How could I express this result better, quantificationally? For a pre-specified $a$,
$\exists B \subseteq \mathbb{R}^{n+k} \ \ \exists f:B \to \mathbb{R}^k \ \ \forall x \in B: a \in B \ \text{and} \ F(x, f(x)) = 0$
I just dislike how we are 'picking' an $x$ from $B$ before saying that $a \in B$.

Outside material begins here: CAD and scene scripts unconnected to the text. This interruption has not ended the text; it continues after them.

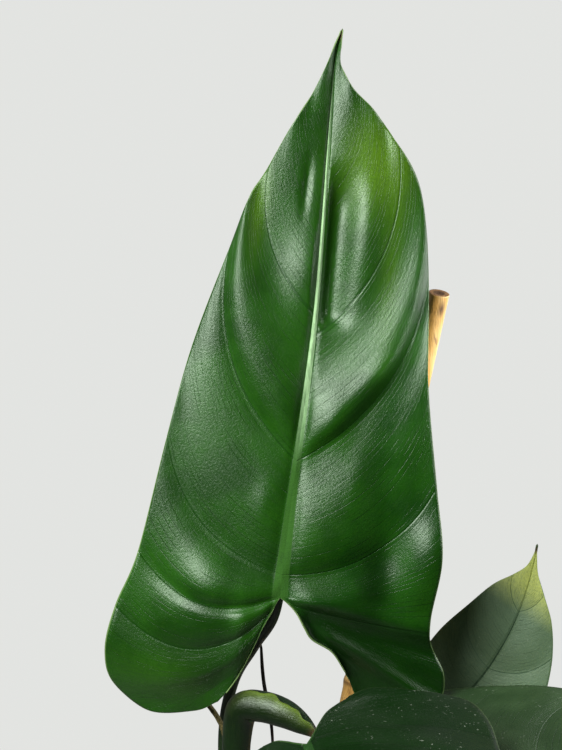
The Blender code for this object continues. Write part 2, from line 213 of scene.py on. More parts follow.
def scattered(name, finish, count, sizes, stretch):
    """Crumbs lying about on the mix, each turned, leaned and gnarled in its own way."""
    bm = bmesh.new()
    for i in range(count):
        out = SOIL_RADIUS * CRUMB_REACH * math.sqrt(random.random())
        turn = random.uniform(0, math.tau)
        x, y = out * math.cos(turn), out * math.sin(turn)
        size = random.uniform(*sizes)
        spot = Matrix.Translation((x, y, ground(x, y) + size * CRUMB_SINK))
        lean_x, lean_y = random.uniform(-CRUMB_LEAN, CRUMB_LEAN), random.uniform(-CRUMB_LEAN, CRUMB_LEAN)
        lean = Matrix.Rotation(lean_x, 4, "X") @ Matrix.Rotation(lean_y, 4, "Y")
        long, thick = random.uniform(0.7, stretch), random.uniform(0.3, 0.7)
        shape = Matrix.Diagonal((size * long, size, size * thick, 1))
        made = bmesh.ops.create_icosphere(bm, subdivisions=1, radius=0.5,
                                          matrix=spot @ Matrix.Rotation(turn * 3, 4, "Z") @ lean @ shape)
        for vert in made["verts"]:
            vert.co += CRUMB_GNARL * size * noise.noise_vector(vert.co / size * 1.7 + Vector((i, 0, 0)))
    return piece(name, bm, [finish], "soil")


scattered("bark_chips", bark, 260, (0.004, 0.0105), 2.2)
scattered("coir_crumbs", mix, 700, (0.0015, 0.0034), 1.6)
scattered("perlite_grains", perlite, 90, (0.0018, 0.0042), 1.3)

# ---- the cane ------------------------------------------------------------------------------------
# A length of tonkin bamboo pushed into the mix beside the stem: straw-coloured and fibrous, with a low
# ring at each joint. It is sawn a little off square at the top, where its thick wall and pith show.
CANE_FOOT = Vector((-0.0140, 0.020, 0.020))
CANE_HEAD = Vector((0.0955, 0.0225, 0.5745))
CANE_RADIUS = 0.0053
CANE_JOINTS = (0.36, 0.62, 0.87)
CANE_LENGTH = (CANE_HEAD - CANE_FOOT).length
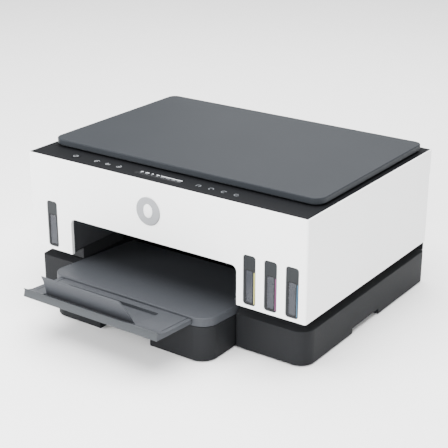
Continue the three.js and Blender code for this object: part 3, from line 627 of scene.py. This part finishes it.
# %% Lid
LX0, LX1, LY0, LY1, LZ0, LZ1 = extent("scanner_lid")
LID_BOTTOM, LID_REAR = 202.7, Y0 + 147
HINGE_Y, HINGE_Z = Y0 + 150.2, 204
KNUCKLE_X, KNUCKLE_HALF, KNUCKLE_RADIUS, KNUCKLE_EDGE = 150, 14, 2.4, 0.3
WEB_FRONT, WEB_REAR, WEB_LOW, WEB_HIGH = Y0 + 145.5, Y0 + 150.4, 203.0, 206.0
lid_foot = [(2.2, LID_BOTTOM), (1.0, LID_BOTTOM + 0.1)]
lid_profile = np.concatenate([lid_foot, rounded(LID_BOTTOM + 0.3, LZ1, 0.5, 1.4)])
lid = slab("lid_slab", (LX0, LX1, LY0, LID_REAR), [16, 16, 12, 12], lid_profile, [LID_ABS],
           steps=16)
finished(lid, "lid", 0, "lid_grey", "scanner_lid")
knuckle_end = [(KNUCKLE_RADIUS, KNUCKLE_HALF - KNUCKLE_EDGE),
               (KNUCKLE_RADIUS - KNUCKLE_EDGE, KNUCKLE_HALF), (0.01, KNUCKLE_HALF)]
knuckle_profile = [(radius, -along) for radius, along in knuckle_end[::-1]] + knuckle_end
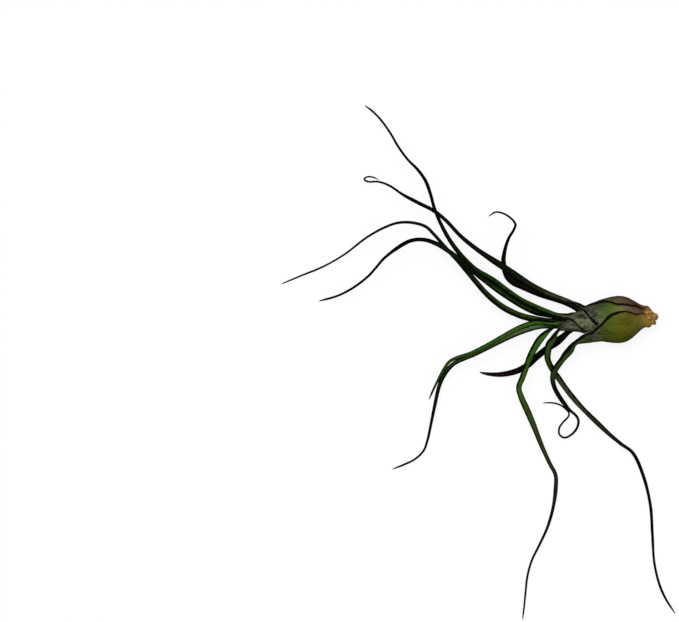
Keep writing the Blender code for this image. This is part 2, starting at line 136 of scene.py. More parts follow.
def smoothLine(knots, step):
    # points about a step apart on a smooth curve through the knots
    ends = [2 * knots[0] - knots[1], *knots, 2 * knots[-1] - knots[-2]]
    line = []
    for before, start, end, after in zip(ends, ends[1:], ends[2:], ends[3:]):
        pieces = max(2, math.ceil((end - start).length / step))
        gapBefore = (start - before).length ** 0.5
        gap = (end - start).length ** 0.5
        gapAfter = (after - end).length ** 0.5
        slopeStart = (start - before) / gapBefore - (end - before) / (gapBefore + gap) + (end - start) / gap
        slopeEnd = (end - start) / gap - (after - start) / (gap + gapAfter) + (after - end) / gapAfter
        for i in range(pieces):
            line.append(curveBetween(start, slopeStart * gap, end, slopeEnd * gap, i / pieces))
    return line + [knots[-1]]


def axisPoint(along):
    shift = Vector((0.0, smoothValue(bulb["sideShift"], along), 0.0))
    return bulb["axisBase"] + bulb["axisAlong"] * along + shift


def facingDirection(degrees):
    # square to the bulb's axis, turned from up towards +Y
    axis = bulb["axisAlong"]
    up = Vector((0, 0, 1))
    up = (up - axis * up.dot(axis)).normalized()
    side = axis.cross(up)
    if side.y < 0:
        side = -side
    turn = math.radians(degrees)
    return up * math.cos(turn) + side * math.sin(turn)


def leafRing(centre, back, side, radius, half, wall, shape, floors):
    # One closed section of a leaf: its outer face, then round the margin and back along its inner face.
    # Each point comes with how far it is across the leaf and how far from the margin.
    columns, snug = shape
    halfArc = math.radians(half) * radius
    thinning = min(blade["thinningWidth"], blade["thinningLimit"] * halfArc)
    outer, inner = [], []
    for i in range(columns + 1):
        t = 2 * i / columns - 1
        t = mix(math.sin(t * math.pi / 2), t, blade["evenColumns"])
        turn = math.radians(half) * t
        fromRim = (1 - abs(t)) * halfArc
        thin = (wall - min(wall, blade["marginWall"])) * (1 - ease(fromRim / thinning))
        press = bulb["marginPress"] * snug * (1 - ease(fromRim / bulb["pressWidth"]))
        # a snug margin is thinned on its outer face alone, and a free one on both
        outerRadius = radius - press - thin * (0.5 + 0.5 * snug)
        innerRadius = radius - wall - press + thin * (0.5 - 0.5 * snug)
        direction = back * math.cos(turn) + side * math.sin(turn)
        outerPoint = centre + direction * outerRadius
        innerPoint = centre + direction * innerRadius
        outerPoint.z = max(outerPoint.z, floors[0])
        innerPoint.z = max(innerPoint.z, floors[1])
        outer.append((outerPoint, t * halfArc, fromRim))
        inner.append((innerPoint, t * halfArc, fromRim))

    def margin(a, b, sign):
        turn = math.radians(half) * sign
        outwards = (side * math.cos(turn) - back * math.sin(turn)) * sign
        point = (a[0] + b[0]) / 2 + outwards * (a[0] - b[0]).length * 0.5
        point.z = max(point.z, sum(floors) / 2)
        return (point, a[1], 0.0)

    return outer + [margin(outer[-1], inner[-1], 1)] + inner[::-1] + [margin(outer[0], inner[0], -1)]


def sheathRings(leaf):
    # the sheath's sections, and the radius, half angle and flare where it leaves the bulb
    foot, end = leaf["spread"][0][0], leaf["spread"][-1][0]
    count = math.ceil((end - foot) / blade["sheathStep"])
    back = facingDirection(leaf["facing"])
    side = bulb["axisAlong"].cross(back)
    floor = leaf["layer"] * bulb["flatPitch"]
    floors = (floor, floor + bulb["sheathWall"])
    rings = []
    for i in range(count + 1):
        along = foot + (end - foot) * i / count
        closing = ease((along + bulb["closingLength"]) / bulb["closingLength"])
        pitch = bulb["layerPitch"] * mix(bulb["closedPitch"], 1.0, closing)
        radius = smoothValue(bulb["outline"], along) - leaf["layer"] * pitch
        half = smoothValue(leaf["spread"], along)
        flare = smoothValue(leaf.get("flare", ((0.0, 0.0),)), along)
        snug = 1 - ease((along - end + bulb["looseLength"]) / bulb["looseLength"])
        wall = bulb["sheathWall"] * mix(bulb["footWall"], 1.0, ease((along - foot) / bulb["footLength"]))
        centre = axisPoint(along) + back * flare
        points = leafRing(centre, back, side, radius, half, wall, (leaf["columns"], snug), floors)
        rings.append((along - foot, points))
    return rings, radius, half, flare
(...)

The following equivalences $$\forall x \in X(\phi \land \psi) \equiv \phi \land (\forall x \in X\,\psi)$$
$$\exists x \in X(\phi \land \psi) \equiv \phi \land (\exists x \in X\,\psi)$$
are valid providing $x$ does not occur free in $\phi$. In your example, you can use these to move the subformula $a \in B$ to just under the quantification over $B$:
$$\exists B \subseteq \mathbb{R}^{n+k} (a \in B \land (\exists f \in B \to \mathbb{R}^k \ \ \forall x \in B \ F(x, f(x)) = 0)).$$
Note that this is equivalent to what you had, but I agree with you that it reads better.
[Aside: I've converted your mixture of uses of $\in$ and $:$ into a more common convention. Feel free to convert back to the conventions of your course or book.]